I am doing ok and getting close to her house when the inevitable combination of speed and a storm catch up with me. I am coming down a four lane undivided surface road. There is a street at the right with a car stopped at the stop sign. I am no more than 100 yards when a car behind the car I can see decides to run the stop sign and blocks both of my lanes of travel. I can’t swerve unto the oncoming traffic so I step on the brakes hard; I hydroplane and t-bone the other car.

I am not wearing a seatbelt because I am young and stupid.

I pass out on impact.

When I come to I am staring at two startled Haitians in a giant Buick through a windscreen I shattered with my head.
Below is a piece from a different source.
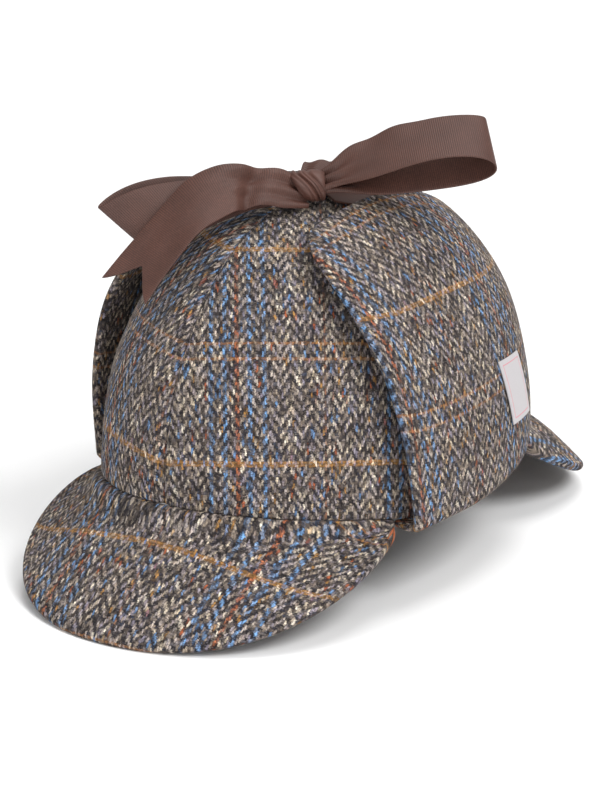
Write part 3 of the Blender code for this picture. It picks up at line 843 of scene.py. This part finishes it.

The steering wheel is bent, the bottom of the dash is bent. I get out of the car in the rain. I try to speak to the Haitians but they can’t understand my minimal high school French. I need to get to a phone – remember 1977? Cellphones will not be widely available for twenty years. It’s an upscale residential area and I need to call my girlfriend because I am petrified to call my parents and tell them I killed the car. I walk to the nearest house and ring the doorbell, a beautifully coiffed elegant lady answers the door. I can hear a dinner party going on inside, I am not what she was expecting. She turns white as a sheet as I ask her to use the phone. She ushers me into the foyer, hands me the receiver and goes back to her guests. As I finish dialing I look up and see myself in the foyer mirror and understand why I gave her a start. I was wearing a pale blue shirt – linen with snaps instead of buttons, one of my favorites. It is a bloody mess, no longer blue. There are granules of glass from the windshield in my hair and my lip is split from bending the steering wheel. I am not feeling any pain because I am suffering from classic shock. My girlfriend answers and I tell her to come with her mom to get me. Of course, her mom called my parents and minutes later everybody is there. I end up at emergency; I will spare you of the shuddering and squirming that describing my injuries would cause but they are ultimately not serious, just very icky. I seemed to have braced myself hard enough not to fly through the windshield. I am alive because the universe is a capricious place.

Hours later, I am settled into my bed and the adrenaline is crashing and everything hurts, and I mean everything. The initial relief that everybody had to see me alive, especially when you saw the state of the car, has faded and everyone is rightly upset at me. I can hear my parents and my girlfriend's mother talking in the other room. My girlfriend is sitting at the edge of my bed – a first- and I am vibrating with excitement through the pain. Her mother calls her so they can go home. Even with Frankenstein stitches on my swollen lower lip, I insist on a kiss from her before I let her go home.

It didn’t hurt at all.



I wrote this to be read at a Moth slam, but I procrastinated and by the time I wrote it, tickets were not available. I still plan to try to use it at another slam but the theme for this particular valentines day slam was Love Hurts.